Akibat Revolusi Hijau itu, Nyoman Subratha mengenang desanya berkali-kali gagal panen, akibat wereng. Lalu muncul berbagai penyakit tanaman dan hama, padahal petani di desanya telah mengikuti prosedur dari penyuluh, “Percaya atau tidak,” ujar Subratha. Lalu tarian ritual itu dihidupkan lagi, dan warga sejak awal 2000 hingga kini belum pernah mengalami gagal panen.

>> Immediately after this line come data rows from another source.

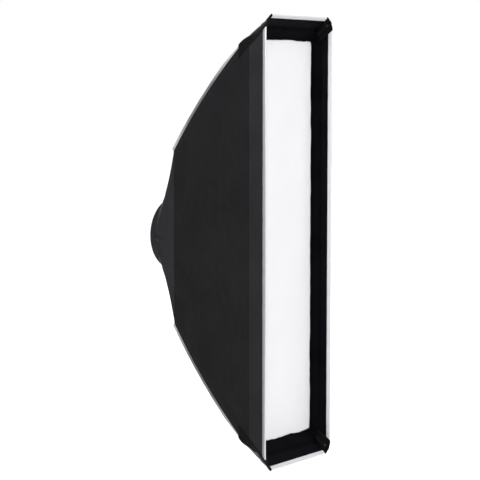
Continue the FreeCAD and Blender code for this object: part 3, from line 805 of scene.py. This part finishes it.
def wallPointAt(depth, offset, inset, side, level):
    normalDepth, normalHeight = wallNormal(depth)
    return Vector((side * (halfWidth(depth) - inset), shell["rimY"] + depth + offset * normalDepth,
                   level * (wallHeight(depth) + offset * normalHeight)))


def makeSleeves():
    for sideName, side, levelName, level in quarters:
        def place(i, j):
            # the first and last rows close the ends
            row = round(i * (sleeve["rows"] - 1))
            closing = {0: 0.02, 1: 0.72, sleeve["rows"] - 1: 0.02, sleeve["rows"] - 2: 0.9}.get(row, 1.0)
            share = min(1.0, max(0.0, (row - 1) / (sleeve["rows"] - 3)))
            depth = mix(sleeve["start"], shell["rearDepth"], share)
            rise = smooth(0, sleeve["rise"], depth - sleeve["start"])
            high = mix(sleeve["frontHeight"], sleeve["halfHeight"], rise)
            wide = mix(sleeve["frontWidth"], sleeve["halfWidth"], rise)
            turn = 2 * pi * j
            c, s = cos(turn), sin(turn)
            # a rounded box section, flatter below than above
            power = 0.72 if s > 0 else 0.5
            cx = copysign(abs(c) ** power, c)
            sz = copysign(abs(s) ** power, s)
            loose = sleeve["pucker"] * ripple(depth, turn * 0.01, side + 3 * level, 0.013, 91)
            wide, high = wide * closing, high * closing
            centre = wallPointAt(depth, 0.0003 + mix(sleeve["frontHeight"], sleeve["halfHeight"], rise),
                                 sleeve["inset"], side, level)
            normalDepth, normalHeight = wallNormal(depth)
            push = (high + loose * max(s, 0)) * sz
            return (centre.x + side * (wide + loose * 0.6) * cx, centre.y + push * normalDepth,
                    centre.z + level * push * normalHeight)

        piece = gridMesh(f"rodSleeve{sideName}{levelName}", sleeve["rows"], sleeve["around"], place,
                         side * level < 0, closed=True)
        node = f"rod_sleeve_{ends[level]}_{sideName.lower()}"
        sew(piece, "sleeveCloth", level, [node])


makeSleeves()
print("sleeves made")


# Black tape sewn over the long seams and the seam behind the lip
tape = {"width": 0.0115, "height": 0.0007, "edge": 0.0004, "bead": 0.0009, "beadWidth": 0.0026}
tapeArch = [(0.0, 0.0001), (0.03, 0.75), (0.1, 1.0), (0.5, 1.05), (0.9, 1.0), (0.97, 0.75), (1.0, 0.0001)]


def makeSeamTapes():
    for levelName, level in levels.items():
        for sideName, side in sides.items():
            def onSide(i, j):
                across, lift = tapeArch[round(j * (len(tapeArch) - 1))]
                depth = mix(0.0605, shell["rearDepth"] - 0.0005, i)
                height = wallHeight(depth) - (tape["edge"] + tape["width"] * across) / wallNormal(depth)[1]
                wave = 0.00015 * ripple(depth, across * 0.01, side, 0.02, 17)
                out = tape["height"] * lift + wave * lift
                sag = sideSag(depth, max(0.0, height), 3 + side + 7 * level)
                return side * (halfWidth(depth) - sag + out), shell["rimY"] + depth, level * height

            piece = gridMesh(f"edgeTape{sideName}{levelName}", 120, len(tapeArch), onSide, side * level > 0)
            sew(piece, "seamTape", level)

            def bead(i, j):
                turn = pi * j
                depth = shell["lipDepth"] - tape["beadWidth"] / 2 * cos(turn)
                height = i * (wallHeight(shell["lipDepth"]) - 0.002)
                lift = tape["bead"] * sin(turn)
                return sidePoint(depth, height, lift, side, level)

            piece = gridMesh(f"lipBead{sideName}{levelName}", 90, 9, bead, side * level < 0)
            sew(piece, "seamTape", level)

        def endBead(i, j):
            turn = pi * j
            depth = shell["lipDepth"] - tape["beadWidth"] / 2 * cos(turn) * cos(lipAngle)
            return endPoint(depth, 2 * i - 1, tape["bead"] * sin(turn), level, 0.0, 5)

        piece = gridMesh(f"endLipBead{levelName}", 60, 9, endBead, level > 0)
        sew(piece, "seamTape", level)


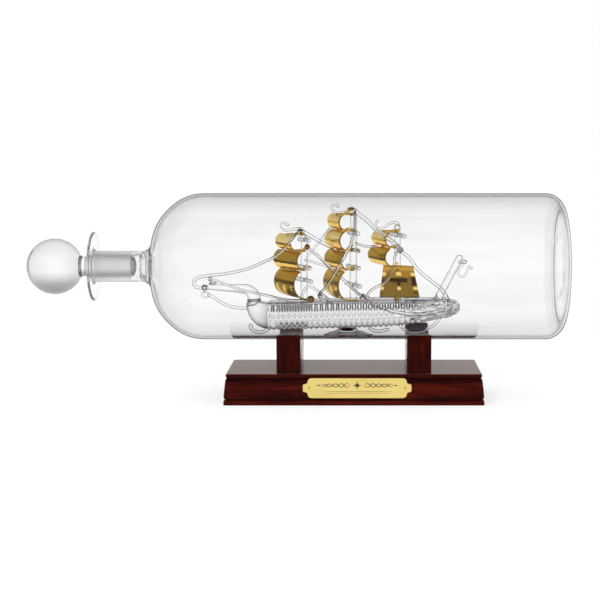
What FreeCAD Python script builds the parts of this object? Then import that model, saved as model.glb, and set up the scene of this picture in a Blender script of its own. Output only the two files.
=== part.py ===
import FreeCAD, Part
import math
import os
from FreeCAD import Vector

# Ship in a bottle: a lamp-worked glass clipper, fused to the inside of a
# horizontal glass bottle with a ground stopper, resting on a wooden stand.
# Millimetres, +Z up, origin on the table under the middle of the overall
# length.  +X runs from the stopper towards the closed end of the bottle,
# the nameplate side of the stand faces -Y.

# ----------------------------------------------------------------------
# driving dimensions
# ----------------------------------------------------------------------
END_X = 175.0           # closed end of the bottle
BALL_LEFT = -174.1      # outermost point of the stopper

# bottle
BOTTLE_R = 47.5         # outer radius of the tube
WALL = 2.0              # glass wall
AXIS_Z = 86.1           # height of the bottle's axis
HEEL_R = 12.0           # radius of the heel at the closed end
PUNT = 1.5              # depth of the hollow in the closed end
SHOULDER_X = -59.8      # where the tube meets the shoulder
NECK_X = -98.5          # where the shoulder meets the neck
NECK_R = 10.0
MOUTH_X = -131.6
FLANGE_R = 22.4
FLANGE_T = 1.4
# ground joint: the plug tapers and has a running clearance in the neck
PLUG_R_MOUTH = 7.55
PLUG_R_INNER = 6.95
PLUG_X_INNER = -106.7
PLUG_CLEAR = 0.05
PLUG_PROUD = 2.9        # how far the ground part stands out of the mouth
PLUG_WALL = 1.6
PLUG_TIP = 3.3
BALL_R = 17.95
BALL_WALL = 1.5
STEM_R = 6.4

# stand
STAND_X = 38.6
BASE_TOP = (163.4, 59.7)
BASE_BOTTOM = (166.3, 62.6)
BASE_H = 19.9
CRADLE_W = 15.3
CRADLE_D = 54.0
CRADLE_SPREAD = 41.7    # cradle centre to stand centre
CRADLE_TOP = 44.5
SEAT_CLEAR = 0.3
SCREW_R = 2.0
SCREW_HEAD_R = 3.9
SCREW_LEN = 28.0
PLATE_L = 69.2
PLATE_H = 12.9
PLATE_T = 1.0
PLATE_Z = 11.3
PLATE_TILT = 5.7        # the moulding's face leans back by this, degrees
PIN_R = 0.9

# ship
RIB_PITCH = 3.25
RIB_R = 0.85
RAIL_R = 0.8
SAIL_T = 0.9
HULL_Y = 0.0
MAST_R = 2.3

# hull stations: x, deck height, keel height, half breadth at the deck
STATIONS = [
    (-31.6, 61.4, 58.4, 1.3),
    (-30.6, 63.0, 55.1, 2.7),
    (-28.7, 63.9, 51.5, 4.2),
    (-25.4, 63.6, 47.9, 5.7),
    (-21.5, 62.6, 45.7, 6.9),
    (-17.6, 62.0, 44.9, 7.8),
    (-9.8, 62.1, 44.8, 8.9),
    (3.3, 62.5, 45.2, 9.6),
    (22.9, 63.1, 45.8, 9.9),
    (42.5, 63.5, 46.3, 9.9),
    (62.1, 63.6, 47.1, 9.5),
    (75.2, 63.7, 48.5, 8.6),
    (88.2, 63.8, 50.3, 7.2),
    (99.3, 64.1, 52.8, 5.4),
    (105.2, 63.4, 55.1, 4.2),
    (107.6, 61.1, 57.1, 2.2),
]
BOW_END = 5             # station index where the smooth bow ends
STERN_START = 13        # station index where the stern lump starts

os.makedirs("parts", exist_ok=True)


# ----------------------------------------------------------------------
# helpers
# ----------------------------------------------------------------------
def v(p):
    return Vector(p[0], p[1], p[2])


def save(name, shape):
    solids = shape.Solids
    if not solids:
        raise RuntimeError(name + " has no solid")
    ok = shape.isValid()
    print("%-18s solids %2d  volume %10.1f  valid %s" % (name, len(solids), shape.Volume, ok))
    shape.exportStep("parts/" + name + ".step")


def group(solids):
    out = []
    for s in solids:
        out.extend(s.Solids)
    return Part.makeCompound(out)


def fuse(solids):
    s = solids[0]
    if len(solids) > 1:
        s = s.fuse(solids[1:])
    return s.removeSplitter()


def rect_wire(lx, ly, z, cx=0.0, cy=0.0):
    pts = [
        Vector(cx - lx / 2, cy - ly / 2, z),
        Vector(cx + lx / 2, cy - ly / 2, z),
        Vector(cx + lx / 2, cy + ly / 2, z),
        Vector(cx - lx / 2, cy + ly / 2, z),
    ]
    return Part.makePolygon(pts + [pts[0]])


def frustum(lx0, ly0, z0, lx1, ly1, z1, cx=0.0):
    return Part.makeLoft([rect_wire(lx0, ly0, z0, cx), rect_wire(lx1, ly1, z1, cx)], True, True)


def revolve_x(edges, z=AXIS_Z):
    """Solid of a closed (x, r) outline, turned about the bottle's axis."""
    wire = Part.Wire(Part.__sortEdges__(edges))
    face = Part.Face(wire)
    return face.revolve(Vector(0, 0, z), Vector(1, 0, 0), 360.0)


def xr(x, r):
    return Vector(x, 0.0, AXIS_Z + r)


def seg(a, b):
    return Part.LineSegment(a, b).toShape()


def arc3(a, b, c):
    return Part.Arc(a, b, c).toShape()


def cap(x_rim, r_rim, rise):
    """Arc from a rim to the axis, centred on the axis, so it turns into part
    of a sphere.  rise is the axial distance from rim to pole."""
    rs = (r_rim * r_rim + rise * rise) / (2.0 * abs(rise))
    r = r_rim * 0.5
    sag = rs - math.sqrt(rs * rs - r * r)
    x = x_rim + rise - math.copysign(sag, rise)
    return arc3(xr(x_rim, r_rim), xr(x, r), xr(x_rim + rise, 0))


def route_wire(points):
    """Straight runs joined by tangent arcs, each as large as its runs allow."""
    pts = [v(p) for p in points]
    edges = []
    start = pts[0]
    radii = []
    for i in range(1, len(pts) - 1):
        a, b, c = pts[i - 1], pts[i], pts[i + 1]
        u = (b - a)
        w = (c - b)
        lu, lw = u.Length, w.Length
        u.normalize()
        w.normalize()
        turn = math.acos(max(-1.0, min(1.0, u.dot(w))))
        if turn < 0.01:
            continue
        cut = 0.45 * min(lu, lw)
        radii.append(cut / math.tan(turn / 2.0))
        p0 = b - u * cut
        p1 = b + w * cut
        bis = (w - u)
        bis.normalize()
        r = radii[-1]
        centre = b + bis * (r / math.cos(turn / 2.0))
        mid = centre - bis * r
        if (p0 - start).Length > 1e-6:
            edges.append(seg(start, p0))
        edges.append(arc3(p0, mid, p1))
        start = p1
    edges.append(seg(start, pts[-1]))
    return Part.Wire(edges), (min(radii) if radii else 0.0)


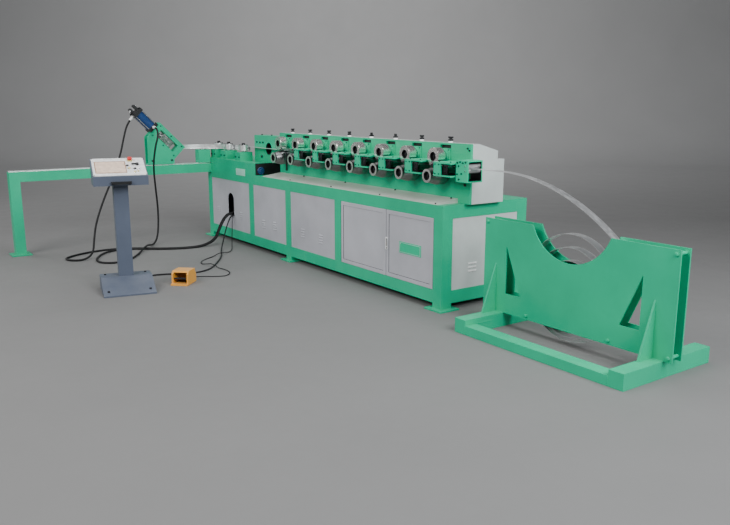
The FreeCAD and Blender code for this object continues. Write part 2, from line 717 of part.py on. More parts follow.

Tari Sanghyang Dedari tak bisa dilihat setiap waktu ataupun dipublikasikan dengan mudah. Museum ini memberi gambaran yang jelas mengenai tarian langka itu. TEMPO/Ludhy Cahyana
Namun menurut Saras, pekerjaan rumah lanjutan adalah agar sawah-sawah organik ini tak berubah menjadi hotel, resor, ataupun vila yang mencaplok tanah produktif. Jangan sampai pariwisata merusak budaya di desa adat, “Itu yang bikin saya tak bisa tidur memikirkannya,” ujar Saras.
Namun ia berharap, seandainya masyarakat nanti menerima pariwisata, maka agrowisata dan ekowisata yang harus diterapkan di Desa Adat Geriana Kauh. Dengan begitu, alam, dan budaya dapat dilestarikan.